The men were all working and we had to get the hens to the store—six of them weighing an average of six pounds each.  Mary Will said she was not about to tote no old hens to the store.  I tried Elizabeth and she said no, it was too hot.  I could generally get Evelyn to do anything (If she didn’t, I’d sic Ted on her—for some reason he hated her).  But that day she said she would not go with me.  She was really to little to tote a heavy hen anyway. 

Mama tied the hens’ feet together, three hens to the bunch.  I carried three hens in each hand by the tied feet.  Hot!  And my arms were almost pulled out of the socket.  I would have done OK except that my boyfriend was visiting his sister in Flintville.
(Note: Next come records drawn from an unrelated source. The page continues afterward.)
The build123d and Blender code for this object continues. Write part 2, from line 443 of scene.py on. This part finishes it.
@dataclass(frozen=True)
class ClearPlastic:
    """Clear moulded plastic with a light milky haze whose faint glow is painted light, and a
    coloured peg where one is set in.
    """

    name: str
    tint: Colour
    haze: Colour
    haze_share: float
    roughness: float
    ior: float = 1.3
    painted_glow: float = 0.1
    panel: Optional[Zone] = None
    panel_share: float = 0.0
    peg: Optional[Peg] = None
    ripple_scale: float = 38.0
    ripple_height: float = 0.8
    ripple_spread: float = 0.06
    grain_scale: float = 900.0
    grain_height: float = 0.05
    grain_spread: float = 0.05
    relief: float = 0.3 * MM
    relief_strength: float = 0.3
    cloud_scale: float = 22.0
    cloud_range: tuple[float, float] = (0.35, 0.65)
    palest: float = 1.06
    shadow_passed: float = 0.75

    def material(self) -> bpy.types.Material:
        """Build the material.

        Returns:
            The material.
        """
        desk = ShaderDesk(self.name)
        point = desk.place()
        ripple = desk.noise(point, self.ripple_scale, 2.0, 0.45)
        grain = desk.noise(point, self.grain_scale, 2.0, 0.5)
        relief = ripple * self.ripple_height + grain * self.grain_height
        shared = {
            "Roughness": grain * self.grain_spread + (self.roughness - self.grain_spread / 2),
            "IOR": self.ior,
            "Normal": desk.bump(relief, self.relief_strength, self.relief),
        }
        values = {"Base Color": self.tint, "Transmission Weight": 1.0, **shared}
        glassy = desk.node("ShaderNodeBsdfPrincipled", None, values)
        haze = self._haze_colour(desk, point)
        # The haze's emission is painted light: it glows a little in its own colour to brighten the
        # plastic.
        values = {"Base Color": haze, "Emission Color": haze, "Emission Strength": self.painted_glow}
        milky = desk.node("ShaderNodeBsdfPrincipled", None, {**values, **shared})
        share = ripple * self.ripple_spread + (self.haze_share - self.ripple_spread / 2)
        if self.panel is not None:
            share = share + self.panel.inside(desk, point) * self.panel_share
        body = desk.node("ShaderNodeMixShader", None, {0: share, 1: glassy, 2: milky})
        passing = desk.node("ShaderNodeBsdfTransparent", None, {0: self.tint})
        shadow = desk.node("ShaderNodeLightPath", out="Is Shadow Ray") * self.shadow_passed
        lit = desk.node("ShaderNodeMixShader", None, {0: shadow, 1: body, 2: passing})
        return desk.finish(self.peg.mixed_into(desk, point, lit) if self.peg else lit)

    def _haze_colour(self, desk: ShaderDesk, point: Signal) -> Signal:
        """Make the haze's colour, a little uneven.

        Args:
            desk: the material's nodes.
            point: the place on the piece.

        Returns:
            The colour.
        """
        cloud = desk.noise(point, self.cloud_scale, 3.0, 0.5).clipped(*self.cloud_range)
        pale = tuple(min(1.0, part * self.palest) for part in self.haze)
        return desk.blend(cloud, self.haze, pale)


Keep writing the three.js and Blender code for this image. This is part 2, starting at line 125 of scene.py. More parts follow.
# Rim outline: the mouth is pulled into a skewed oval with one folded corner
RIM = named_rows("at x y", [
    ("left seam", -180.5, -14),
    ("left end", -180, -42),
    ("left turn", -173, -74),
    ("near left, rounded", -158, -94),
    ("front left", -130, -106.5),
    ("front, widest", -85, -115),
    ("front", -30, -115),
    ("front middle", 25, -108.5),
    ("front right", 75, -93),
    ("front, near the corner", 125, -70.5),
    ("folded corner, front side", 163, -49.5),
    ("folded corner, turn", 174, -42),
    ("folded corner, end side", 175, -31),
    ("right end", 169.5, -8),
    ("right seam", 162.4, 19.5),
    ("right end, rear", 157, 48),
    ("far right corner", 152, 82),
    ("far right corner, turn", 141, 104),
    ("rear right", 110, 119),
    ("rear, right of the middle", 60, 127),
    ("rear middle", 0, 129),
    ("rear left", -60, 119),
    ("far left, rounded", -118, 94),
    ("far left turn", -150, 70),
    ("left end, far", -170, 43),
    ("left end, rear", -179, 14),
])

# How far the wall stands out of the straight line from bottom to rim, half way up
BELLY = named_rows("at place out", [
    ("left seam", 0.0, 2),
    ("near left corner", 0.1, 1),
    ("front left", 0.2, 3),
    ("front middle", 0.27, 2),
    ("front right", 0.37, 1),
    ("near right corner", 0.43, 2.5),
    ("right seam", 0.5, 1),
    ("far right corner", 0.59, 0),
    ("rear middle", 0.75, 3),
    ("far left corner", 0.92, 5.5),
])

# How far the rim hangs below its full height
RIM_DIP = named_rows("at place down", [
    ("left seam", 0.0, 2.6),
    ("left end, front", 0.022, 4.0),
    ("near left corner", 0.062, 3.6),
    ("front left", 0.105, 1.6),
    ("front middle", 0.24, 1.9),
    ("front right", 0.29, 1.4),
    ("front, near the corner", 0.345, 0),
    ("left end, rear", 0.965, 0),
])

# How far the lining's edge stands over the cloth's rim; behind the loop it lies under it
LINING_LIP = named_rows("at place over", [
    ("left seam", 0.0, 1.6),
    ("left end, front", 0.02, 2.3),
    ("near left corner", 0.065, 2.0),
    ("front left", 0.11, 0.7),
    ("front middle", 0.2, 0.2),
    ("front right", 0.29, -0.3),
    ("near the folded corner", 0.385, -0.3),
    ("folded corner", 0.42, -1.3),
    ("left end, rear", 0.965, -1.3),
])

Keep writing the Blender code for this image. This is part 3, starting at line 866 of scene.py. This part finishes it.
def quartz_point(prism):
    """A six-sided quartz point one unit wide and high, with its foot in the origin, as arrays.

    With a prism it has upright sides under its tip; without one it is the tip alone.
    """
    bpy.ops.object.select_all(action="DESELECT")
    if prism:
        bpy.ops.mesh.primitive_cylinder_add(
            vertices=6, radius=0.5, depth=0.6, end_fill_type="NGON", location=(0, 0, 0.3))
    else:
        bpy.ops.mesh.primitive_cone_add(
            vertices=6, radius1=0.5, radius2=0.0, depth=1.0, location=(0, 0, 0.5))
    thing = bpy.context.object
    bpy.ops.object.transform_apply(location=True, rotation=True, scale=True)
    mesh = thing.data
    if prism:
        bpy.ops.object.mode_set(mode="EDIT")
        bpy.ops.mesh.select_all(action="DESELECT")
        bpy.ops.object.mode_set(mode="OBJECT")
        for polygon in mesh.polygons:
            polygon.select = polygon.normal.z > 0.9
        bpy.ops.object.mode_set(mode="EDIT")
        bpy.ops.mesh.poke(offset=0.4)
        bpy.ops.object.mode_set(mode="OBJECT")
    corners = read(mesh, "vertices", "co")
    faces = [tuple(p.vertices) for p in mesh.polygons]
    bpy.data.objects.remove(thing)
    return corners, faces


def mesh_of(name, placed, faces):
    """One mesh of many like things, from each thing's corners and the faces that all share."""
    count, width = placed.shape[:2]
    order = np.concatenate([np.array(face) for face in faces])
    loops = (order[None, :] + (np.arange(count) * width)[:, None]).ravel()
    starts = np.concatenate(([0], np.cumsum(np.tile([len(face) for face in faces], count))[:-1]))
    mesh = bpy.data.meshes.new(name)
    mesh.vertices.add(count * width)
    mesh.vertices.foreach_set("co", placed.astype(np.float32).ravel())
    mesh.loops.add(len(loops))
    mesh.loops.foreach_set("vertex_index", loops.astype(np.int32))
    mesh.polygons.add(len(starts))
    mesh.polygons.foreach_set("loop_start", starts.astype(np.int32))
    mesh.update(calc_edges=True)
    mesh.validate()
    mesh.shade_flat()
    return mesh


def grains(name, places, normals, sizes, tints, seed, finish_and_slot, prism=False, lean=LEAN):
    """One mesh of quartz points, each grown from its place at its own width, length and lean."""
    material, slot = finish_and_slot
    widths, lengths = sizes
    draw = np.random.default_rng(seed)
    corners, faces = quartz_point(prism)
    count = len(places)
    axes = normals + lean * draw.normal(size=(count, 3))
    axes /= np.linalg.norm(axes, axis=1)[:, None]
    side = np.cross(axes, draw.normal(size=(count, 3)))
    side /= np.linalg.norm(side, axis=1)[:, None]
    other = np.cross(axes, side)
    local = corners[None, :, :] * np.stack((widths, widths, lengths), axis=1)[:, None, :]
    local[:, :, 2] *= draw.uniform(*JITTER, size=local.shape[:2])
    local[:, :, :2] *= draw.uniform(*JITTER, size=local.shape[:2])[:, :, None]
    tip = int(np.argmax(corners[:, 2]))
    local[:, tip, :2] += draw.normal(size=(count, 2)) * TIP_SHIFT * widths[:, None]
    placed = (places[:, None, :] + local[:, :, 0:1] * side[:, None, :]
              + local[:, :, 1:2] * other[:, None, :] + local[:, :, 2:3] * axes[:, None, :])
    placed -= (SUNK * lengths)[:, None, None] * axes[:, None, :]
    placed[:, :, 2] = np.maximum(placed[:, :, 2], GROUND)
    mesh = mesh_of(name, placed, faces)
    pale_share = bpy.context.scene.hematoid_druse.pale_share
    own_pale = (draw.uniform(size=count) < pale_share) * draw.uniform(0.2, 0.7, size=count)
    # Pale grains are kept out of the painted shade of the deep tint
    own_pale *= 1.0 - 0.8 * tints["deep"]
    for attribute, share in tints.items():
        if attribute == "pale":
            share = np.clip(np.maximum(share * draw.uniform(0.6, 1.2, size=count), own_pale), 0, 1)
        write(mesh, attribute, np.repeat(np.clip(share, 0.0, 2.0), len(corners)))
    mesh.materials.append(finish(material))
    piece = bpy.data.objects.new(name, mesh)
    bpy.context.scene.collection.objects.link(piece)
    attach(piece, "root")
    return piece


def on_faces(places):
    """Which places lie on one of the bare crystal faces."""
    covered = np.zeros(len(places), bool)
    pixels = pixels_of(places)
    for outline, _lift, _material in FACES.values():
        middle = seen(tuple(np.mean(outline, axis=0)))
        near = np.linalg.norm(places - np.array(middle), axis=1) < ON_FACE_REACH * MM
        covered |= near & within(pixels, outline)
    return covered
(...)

His name was Erby Lee and he lived in St. Louis.  He had just arrived the night before for a visit with his sister.  When I was almost to the store, I met him going to my house.  I was embarrassed at first, but then I remember, If you laugh at yourself, people laugh with you.  But if you don’t laugh, people laugh at you.  A big difference!

So I said, “I’m so glad to see you for I’m so tired that I’m going to be sick, and I’m afraid that these hens are going to be sick at the wrong end.”  Then he took three and I kept three.  We went into the store with them and just as he handed his to be weighed, one was sick at the wrong end! Ha! Ha!  A big romance over before it started!

The material that I bought was linen, light green for me and blue for Mary Will.  It cost ten cents a yard and the pattern called for three yards.  That was six yards of material, two spools of thread, and eight buttons—four for each.  Then Mama told the woman to make Mary Wills first.  Oh well.  Mary Will and I wore one another’s dresses but not shoes.  Our feet were the same size, but she always ran hers over the first time she wore them.  I sound like I was picked on, don’t I?  But I was the oldest and since I wasn’t so fancy anyway, I really didn’t mind doing the nasty stuff.